Chuck and Wes check into a reserved room at Caesars Palace wearing their biker garb. They then make a phone call to the farm where the Angels are camping, feigning harassment in the hotel for being bikers, asking for the club to come into town to back them up. With the bikers en route to the hotel, they quickly change into their suits and a more "square" appearance. They enter the casino and use the pretense of one of them having a stolen credit card and being detained by casino security as a means by which to gain access to the cash cage, whilst outside the Hells Angels arrive, squaring off against casino security and the police, demanding entrance to the casino while Chuck and Wes return to their room (and are witnessed doing so by the just-arrived Betsy), change back into their biker garb, and leave the hotel with $600,000 in stolen cash, unbeknownst to both the Angels and law enforcement, who are looking for two suspects in suits instead of two bikers.

Once camping back outside of Las Vegas, the Angels expel Chuck, Wes, and Betsy from the group for wasting their time over coming into Las Vegas over far less apparent trouble than they purported to be having. The trio exchange their choppers for smaller scrambler motorcycles and plan to cross the open desert to make their way back toward Los Angeles. Shortly afterward, the local sheriff pays a visit to the Hells Angels and relays his suspicions that the robbery may have been carried out by Chuck and Wes, who in turn were playing the Angels this whole time.
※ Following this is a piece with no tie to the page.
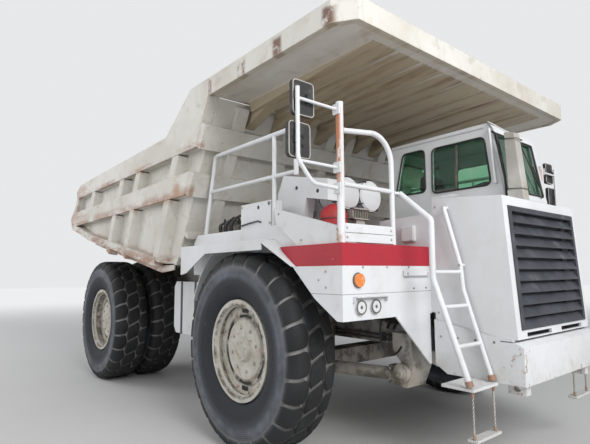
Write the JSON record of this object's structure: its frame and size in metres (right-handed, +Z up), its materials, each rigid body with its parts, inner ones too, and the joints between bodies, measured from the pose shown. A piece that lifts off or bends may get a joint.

The Angels plan to track down Chuck and Wes, locating the motorcycle shop where they also obtain scramblers and pursue the brothers and Betsy out into the desert.

It becomes revealed that Chuck and Wes are in fact half-brothers, and that neither of them needed the money from the robbery because they live off of a sizable inheritance which is solely in Chuck's name. The robbery was carried out simply for the thrill of it with the intention of returning the entire stolen sum once the brothers have returned to their home in Los Angeles. Wes, however, becomes resentful at the idea of continually depending on Chuck for his livelihood and decides to keep half of the money stolen from Caesars Palace. They fight, with Wes and Betsy splitting off from Chuck. The Angels arrive and see that the trio has split up. They ride after Chuck on a prolonged motorcycle chase. Chuck is nearly trapped, and attempts to jump his bike across a gorge to get away from being surrounded by the Angels. Chuck jumps short, his bike explodes on the other side of the gorge and he is killed.

Wes and Betsy arrive just in time to see Chuck die, after which they are surrounded by the Angels, who take the stolen money, disable Wes and Betsy's motorcycles, and dump out their water supply. The Angels ride off as Wes and Betsy abandon their now useless motorcycles and are left to an uncertain fate as the movie ends.

The movie is noteworthy for having many prominent members of the Hells Angels (most notably Sonny Barger) play themselves.

==Cast==
- Tom Stern as Chuck
- Jeremy Slate as Wes
- Conny Van Dyke as Betsy
- Steve Sandor as Apache
- Sonny Barger as Sonny
- Clifford Workman as Skip
- Tiny Walters as Tiny
- Charles Tinsley as Charlie Magoo
- John Terence Tracy as Terry The Tramp aka Tramp
- The Oakland Hells Angels as Themselves
- G.D. Spradlin as Detective

==Release==
Hell's Angels '69 premiered at the DeMille Theatre in New York City on September 10, 1969. It was released in theatres in Sweden on July 15, 1970. The film was released on DVD on July 27, 2004 and again on January 31, 2006.

==Reception==
===Critical response===
Roger Greenspun of The New York Times wrote in his review: "HELL'S ANGELS '69, which opened about 30 per cent out of focus at the DeMille yesterday, uses that noted law-and-order group, the Oakland Hells Angels, as heroes in a dismal story that wastes most of its attention on the villains. By now their physical resemblance to lovable teddy bears may well have affected the Angels' self image, but not, I hope, to the extent that they continue to submit to such degrading elevation in American folk-demonology. Two California playboy types (Tom Stern and Jeremy Slate, who also wrote the film in which they star) join the Angels and con them into riding to Las Vegas, where they use them as public diversion to cover a robbery from Caesars Palace.

"They make their haul, and their getaway, but not without the encumbrance of a buxom Angel mamma (Conny Van Dyke) and the threat of the Angels' revenge. Revenge comes after a desert motorcycle chase, photographed with such concern for getting pursuers and pursued into a single frame that it looks less like a chase than a pleasure ride. Before the Angels have brutally righted the wrong, the Nevada desert has been covered with a quantity of lost loot perhaps unequaled since the windblown paper money finale of Allan Dwan's The River's Edge (1957). But comparisons can only hurt Hell's Angels '69, which more than lacks in character and conviction what it attempts to make up in sucker's-eye views of Vegas casinos and timid glances at bike-groups' mores. With this caper, as with so many in recent movies, the theft is for a lark rather than for the money — a squandering of time and energy (more time than energy) that seems both unesthetic and immoral. Only Miss Van Dyke emerges, her acting ability still in question (a plus in the context of Hell's Angels '69), but her physical presence superb. Plump, pretty, with a kind of facial nobility that depends more on soul than on bone structure, she catches the image of the American lost girl with an indirection that deserves a better movie than this."

==Box office==
After eight months of release, the film became profitable.